Una de las proclamas más importantes de la Iglesia en estos días de emergencia sanitaria ha sido la responsabilidad y la prudencia, la llamada a todos los creyentes para que, como en tantas otras ocasiones, vivamos nuestra condición de ciudadanos responsables en medio de una sociedad amplia y diversa. Esta debe seguir siendo nuestra actitud: prudencia, sensatez, responsabilidad.
Pero, junto a esta actitud fundamental, los creyentes también nos preguntamos sobre la voluntad de Dios para nuestro mundo y para su Iglesia en estos tiempos que nos desbordan y cuyas consecuencias no conocemos.
La Iglesia es un pueblo misionero por naturaleza, abierto, llamado a servir al mundo en nombre del Crucificado. Evangelizar es el sentido de nuestra existencia. Conociendo la vida de Jesús de Nazaret y la historia del pueblo cristiano a lo largo de los siglos, sabemos que toda circunstancia es propicia para anunciar y construir el Reino, aunque en alguna ocasión sea desde la derrota, el silencio o el sufrimiento que parece infecundo. Pero siempre hemos de estar vigilantes para discernir, para buscar la voluntad de Dios en los tiempos en los que él nos ha situado.

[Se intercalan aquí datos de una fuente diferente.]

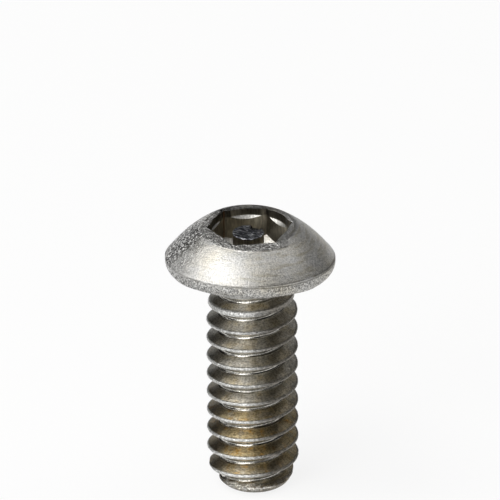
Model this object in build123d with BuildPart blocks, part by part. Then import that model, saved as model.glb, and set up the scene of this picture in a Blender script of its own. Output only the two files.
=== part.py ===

Muchas empresas buscan formas nuevas de trabajo y expansión en estos tiempos; algunos hablan de “reinventarse”. La Iglesia ya está inventada, sabe que debe ser fiel a Cristo, que es el mismo ayer, hoy y siempre; pero no puede dejar de preguntarse, de buscar, de dejarse seducir por la creatividad del Espíritu. “Todo lo hago nuevo” dice el Cordero del Apocalipsis: la novedad más limpia y fecunda brota del Espíritu de Jesús, de su presencia entre nosotros.
El Reino crecerá siempre como un grano de mostaza, pequeño y con futuro: nos lo dijo nuestro fundador; pero, ¿dónde van brotando hoy esos granos de mostaza para que los cuidemos y los hagamos crecer? ¿Estamos sabiendo verlos? ¿Estamos suscitándolos?
Este domingo proclamaremos, en el Evangelio, unas líneas preciosas del discurso misionero de Jesús a sus discípulos. Hablan de tomar la cruz y ponerse a caminar, detrás de él; hablan de perder la vida, es decir, de no buscar el triunfo y el protagonismo propio; hablan de salir al encuentro del otro, de salir de visita para que, quienes nos reciban, reciban al que nos ha enviado, de la misma manera que nosotros recibimos al Enviado y, con él, al Padre que lo envía.
La Iglesia tiene cruces y se ve cada día más pequeña: ¿son estas circunstancias impedimento para su misión o, más bien, la posibilidad de realizar una misión como enviada, según Cristo Jesús, cuya victoria el mundo aún no conoce?
Podremos no saber muy bien cómo realizar la tarea: habrá que discernir, dialogar, pensar, rezar; pero sabemos muy bien lo que tenemos que hacer: no callar la Buena Nueva, hablar del Reino y trabajar por él; sabemos, sobre todo, desde dónde debemos hacer esa tarea: como discípulos de Jesús, contando explícitamente con su presencia, necesitándolo cada día más; debemos hacerlo con el impulso del Espíritu, implorándolo, dejándole actuar.
El mundo necesita de Dios, la sociedad necesita a Jesucristo, las personas han sido creadas para ser amadas por el Señor: no pueden ser felices con menos. La Iglesia sabe esto y, por ello, se esfuerza, cada día más, en transmitir a su Señor, amar en su nombre, interrogar desde su Palabra, consolar desde su Espíritu, crear fraternidad desde el único Padre común.
Las “distancias de seguridad” deben ayudarnos a pensar y a vivir la cercanía de Aquel que nos sostiene y que ha puesto su tienda entre nosotros para siempre, compartiendo nuestra carne y sus debilidades.
Es tiempo de evangelizar, es tiempo de rezar, de hablar, de discernir. Es tiempo de obedecer a Aquel que nos envía.